[Your goal] Produce the listing below again, exactly as shown.

[Data lines]
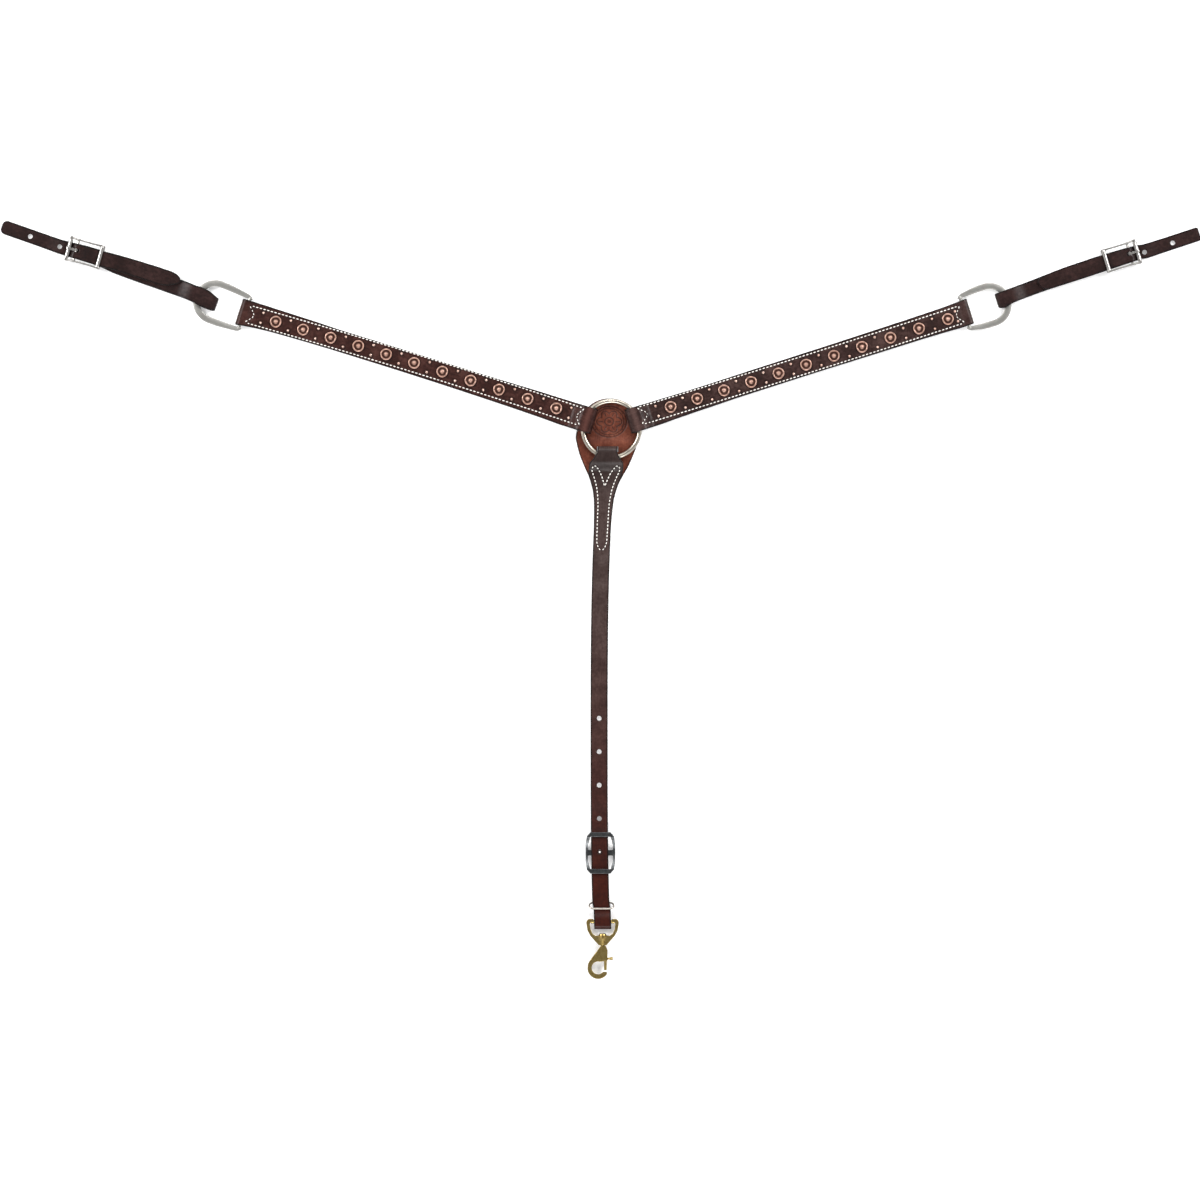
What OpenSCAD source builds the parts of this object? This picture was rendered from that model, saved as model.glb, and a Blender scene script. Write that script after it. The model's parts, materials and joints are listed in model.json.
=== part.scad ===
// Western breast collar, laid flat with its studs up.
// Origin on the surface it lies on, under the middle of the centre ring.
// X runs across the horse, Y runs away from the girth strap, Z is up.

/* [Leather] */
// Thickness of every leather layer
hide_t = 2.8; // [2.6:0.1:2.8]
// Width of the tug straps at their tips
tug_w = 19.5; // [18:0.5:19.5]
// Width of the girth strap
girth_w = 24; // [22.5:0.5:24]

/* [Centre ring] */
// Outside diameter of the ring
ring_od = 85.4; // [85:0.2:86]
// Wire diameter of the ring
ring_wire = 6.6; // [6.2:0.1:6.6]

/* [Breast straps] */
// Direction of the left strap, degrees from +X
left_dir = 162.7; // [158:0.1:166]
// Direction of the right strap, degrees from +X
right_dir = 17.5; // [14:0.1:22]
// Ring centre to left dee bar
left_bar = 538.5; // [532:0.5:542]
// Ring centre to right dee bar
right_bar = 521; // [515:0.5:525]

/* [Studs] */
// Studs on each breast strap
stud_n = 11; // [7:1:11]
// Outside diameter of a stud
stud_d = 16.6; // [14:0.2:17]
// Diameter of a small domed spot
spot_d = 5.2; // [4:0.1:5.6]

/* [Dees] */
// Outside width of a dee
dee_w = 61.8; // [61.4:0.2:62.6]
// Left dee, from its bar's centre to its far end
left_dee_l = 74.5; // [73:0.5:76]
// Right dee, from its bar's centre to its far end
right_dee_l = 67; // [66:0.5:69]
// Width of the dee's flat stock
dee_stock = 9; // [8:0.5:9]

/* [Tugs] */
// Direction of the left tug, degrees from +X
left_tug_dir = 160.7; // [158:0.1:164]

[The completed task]
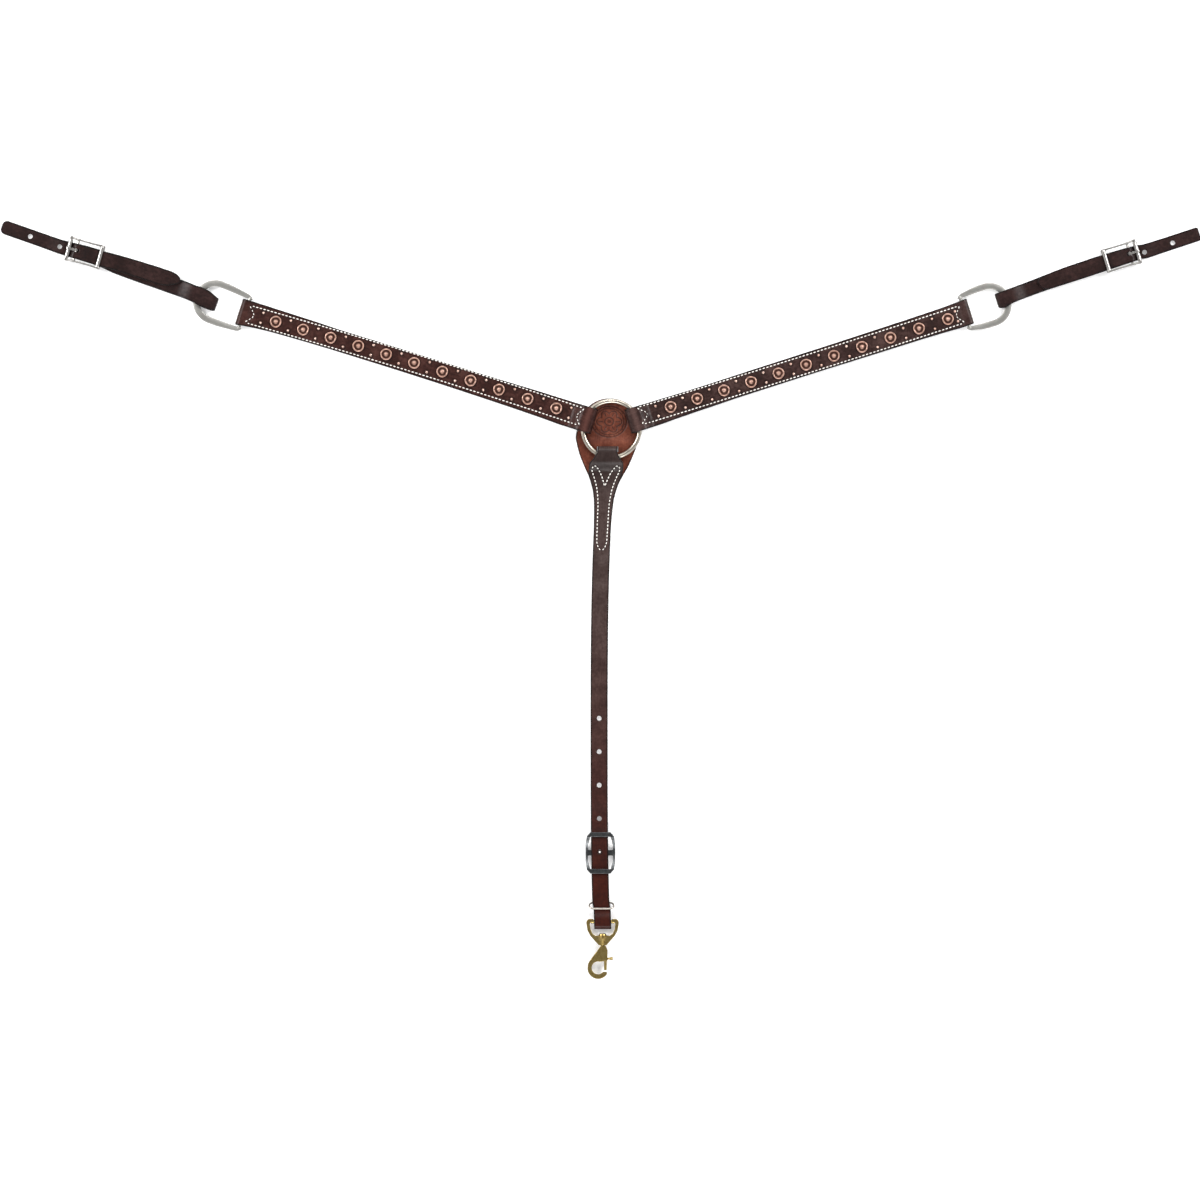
What OpenSCAD source builds the parts of this object? This picture was rendered from that model, saved as model.glb, and a Blender scene script. Write that script after it. The model's parts, materials and joints are listed in model.json.
=== part.scad ===
// Western breast collar, laid flat with its studs up.
// Origin on the surface it lies on, under the middle of the centre ring.
// X runs across the horse, Y runs away from the girth strap, Z is up.

/* [Leather] */
// Thickness of every leather layer
hide_t = 2.8; // [2.6:0.1:2.8]
// Width of the tug straps at their tips
tug_w = 19.5; // [18:0.5:19.5]
// Width of the girth strap
girth_w = 24; // [22.5:0.5:24]

/* [Centre ring] */
// Outside diameter of the ring
ring_od = 85.4; // [85:0.2:86]
// Wire diameter of the ring
ring_wire = 6.6; // [6.2:0.1:6.6]

/* [Breast straps] */
// Direction of the left strap, degrees from +X
left_dir = 162.7; // [158:0.1:166]
// Direction of the right strap, degrees from +X
right_dir = 17.5; // [14:0.1:22]
// Ring centre to left dee bar
left_bar = 538.5; // [532:0.5:542]
// Ring centre to right dee bar
right_bar = 521; // [515:0.5:525]

/* [Studs] */
// Studs on each breast strap
stud_n = 11; // [7:1:11]
// Outside diameter of a stud
stud_d = 16.6; // [14:0.2:17]
// Diameter of a small domed spot
spot_d = 5.2; // [4:0.1:5.6]

/* [Dees] */
// Outside width of a dee
dee_w = 61.8; // [61.4:0.2:62.6]
// Left dee, from its bar's centre to its far end
left_dee_l = 74.5; // [73:0.5:76]
// Right dee, from its bar's centre to its far end
right_dee_l = 67; // [66:0.5:69]
// Width of the dee's flat stock
dee_stock = 9; // [8:0.5:9]

/* [Tugs] */
// Direction of the left tug, degrees from +X
left_tug_dir = 160.7; // [158:0.1:164]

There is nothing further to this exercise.